Distance statistics (from metadata):
  Min: 0.00 logometers
  Max: 103.19 logometers
  Mean: 71.00 logometers
  Median: 72.25 logometers
  Std: 8.03 logometers


## Reconstruct Full Symmetric Matrix

In [7]:
print("\nReconstructing full symmetric distance matrix...")
print(f"  This will create a {N}×{N} matrix ({N*N:,} elements)")
print(f"  Expected memory: {N * N * 4 / 1e9:.2f} GB (float32)\n")

# Initialize empty matrix
distances = np.zeros((N, N), dtype=np.float32)

# Fill upper triangle
print("Filling upper triangle...")
triu_indices = np.triu_indices(N, k=1)
distances[triu_indices[0], triu_indices[1]] = triu_values.numpy()

# Make symmetric by copying upper to lower
print("Making symmetric...")
distances = distances + distances.T

print(f"\n✓ Matrix reconstructed!")
print(f"  Shape: {distances.shape}")
print(f"  Memory: {distances.nbytes / 1e9:.2f} GB")
print(f"  Dtype: {distances.dtype}")


Reconstructing full symmetric distance matrix...
  This will create a 32000×32000 matrix (1,024,000,000 elements)
  Expected memory: 4.10 GB (float32)

Filling upper triangle...
Making symmetric...

✓ Matrix reconstructed!
  Shape: (32000, 32000)
  Memory: 4.10 GB
  Dtype: float32


## Validation Checks

In [8]:
print("\nValidation checks:")

# Check 1: Diagonal should be zero
diag = np.diag(distances)
print(f"  Diagonal (should be ~0):")
print(f"    Mean: {diag.mean():.6f}")
print(f"    Max: {diag.max():.6f}")

# Check 2: Matrix should be symmetric
asymmetry = np.abs(distances - distances.T).max()
print(f"  Symmetry check (should be ~0): {asymmetry:.6f}")

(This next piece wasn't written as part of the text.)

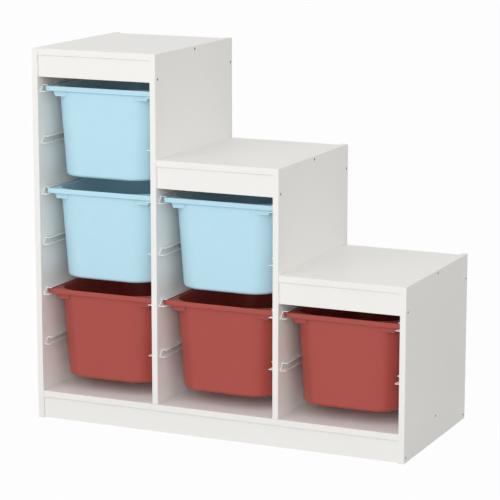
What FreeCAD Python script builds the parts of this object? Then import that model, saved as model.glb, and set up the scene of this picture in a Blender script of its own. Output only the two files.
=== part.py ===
import FreeCAD, Part
import math
import os

import Sketcher

# Stepped storage organizer for toys: three bays that descend from left to right, in a frame of
# foil-covered boards, with moulded bins that hang by their rims in plastic channel rails.
# Frame of the model: X along the width, -Y towards the user, +Z up, the floor at Z = 0, and the
# origin under the middle of the whole piece. Sizes are in millimetres.

DIMENSIONS = {
    # boards of the frame
    "frame_depth": 440,
    "bay_width": 310,
    "side_thick": 15,
    "board_thick": 16,
    "low_height": 427,
    "step_rise": 257,
    "board_front_set": 2,
    "top_back_set": 20,
    "bottom_level": 55,
    "cross_height": 54,
    "cross_thick": 16,
    "cross_front_set": 6,
    "cross_back_set": 2,
    "edge_ease": 0.5,
    # channel rails
    "rail_pitch": 128.5,
    "rail_drop": 100,
    "rail_front_set": 11,
    "rail_length": 415,
    "rail_height": 17.5,
    "rail_wall": 2,
    "rail_lower_reach": 15,
    "rail_upper_reach": 14,
    "rail_rake": 16,
    # bins
    "rim_front_set": 26,
    "rim_width": 300,
    "rim_length": 412,
    "rim_corner": 6,
    "rim_wall": 2.5,
    "rim_skirt": 12,
    "bin_height": 228,
    "tub_half": 139,
    "tub_inset": 6,
    "tub_corner": 66,
    "tub_lean": 12.5,
    "corner_lean": 3,
    "tub_wall": 2.5,
    "tub_floor": 3,
    "foot_bevel": 4,
    "foot_fill": 1,
    "tab_set": 5,
    "tab_inner": 100,
    "tab_outer": 130,
    "tab_drop": 11.5,
    "tab_slant": 5,
    "tab_depth": 12,
    "rim_play": 0.3,
    # joints of the boards
    "screw_head": 4.75,
    "head_depth": 3,
    "screw_shank": 3.2,
    "screw_length": 48,
    "screw_socket": 2.4,
    "socket_depth": 2.2,
    "hole_play": 0.1,
    "screw_below_top": 62,
    "screw_above_floor": 12,
    "wall_hole_radius": 2.5,
    "wall_hole_half": 100,
}

SHEET = "Dims"
TOTAL_WIDTH = "(3*Dims.bay_width+4*Dims.side_thick)"
FRONT = "(-Dims.frame_depth/2)"
BACK = "(Dims.frame_depth/2)"
BOTTOM_TOP = "(Dims.bottom_level+Dims.board_thick)"
HEIGHTS = {
    "tall": "(Dims.low_height+2*Dims.step_rise)",
    "mid": "(Dims.low_height+Dims.step_rise)",
    "low": "Dims.low_height",
}
BAYS = ("tall", "mid", "low")
RAIL_LEVELS = {"tall": 6, "mid": 4, "low": 2}
BIN_LEVELS = {
    "tall_bay_top_bin": ("tall", 6),
    "tall_bay_middle_bin": ("tall", 4),
    "tall_bay_bottom_bin": ("tall", 2),
    "mid_bay_top_bin": ("mid", 4),
    "mid_bay_bottom_bin": ("mid", 2),
    "low_bay_bin": ("low", 2),
}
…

# Check 3: All distances should be non-negative
min_dist = distances.min()
print(f"  Minimum distance (should be ≥0): {min_dist:.6f}")

# Check 4: Stats should match metadata
mask = ~np.eye(N, dtype=bool)  # Exclude diagonal
off_diag = distances[mask]

print(f"\nDistance statistics (excluding diagonal):")
print(f"  Min: {off_diag.min():.2f} (expected: {metadata['distance_stats']['min']:.2f})")
print(f"  Max: {off_diag.max():.2f} (expected: {metadata['distance_stats']['max']:.2f})")
print(f"  Mean: {off_diag.mean():.2f} (expected: {metadata['distance_stats']['mean']:.2f})")

if np.allclose([off_diag.min(), off_diag.max(), off_diag.mean()],
               [metadata['distance_stats']['min'], 
                metadata['distance_stats']['max'],
                metadata['distance_stats']['mean']],
               rtol=0.01):
    print("\n✅ All validation checks passed!")
else:
    print("\n⚠️  Warning: Statistics don't match metadata (check for errors)")


Validation checks:
  Diagonal (should be ~0):
    Mean: 0.000000
    Max: 0.000000
  Symmetry check (should be ~0): 0.000000
  Minimum distance (should be ≥0): 0.000000

Distance statistics (excluding diagonal):
  Min: 0.00 (expected: 0.00)
  Max: 103.19 (expected: 103.19)
  Mean: 70.99 (expected: 71.00)

✅ All validation checks passed!


## Save Full Matrix

In [9]:
print(f"\nSaving full matrix to {OUTPUT_DISTANCES}...")
np.save(OUTPUT_DISTANCES, distances)

import os
file_size = os.path.getsize(OUTPUT_DISTANCES) / 1e9
print(f"✓ Saved!")
print(f"  File size: {file_size:.2f} GB")


Saving full matrix to ../data/vectors/distances_causal_32000_full.npy...
✓ Saved!
  File size: 4.10 GB


## Summary

✓ Reconstructed full symmetric distance matrix from upper triangle

✓ Validated: symmetric, zero diagonal, correct statistics

✓ Saved as `distances_causal_64000_full.npy` (float32, 8.2 GB)

**Next step:** Load this matrix in 07.52 for persistent homology analysis with ripser.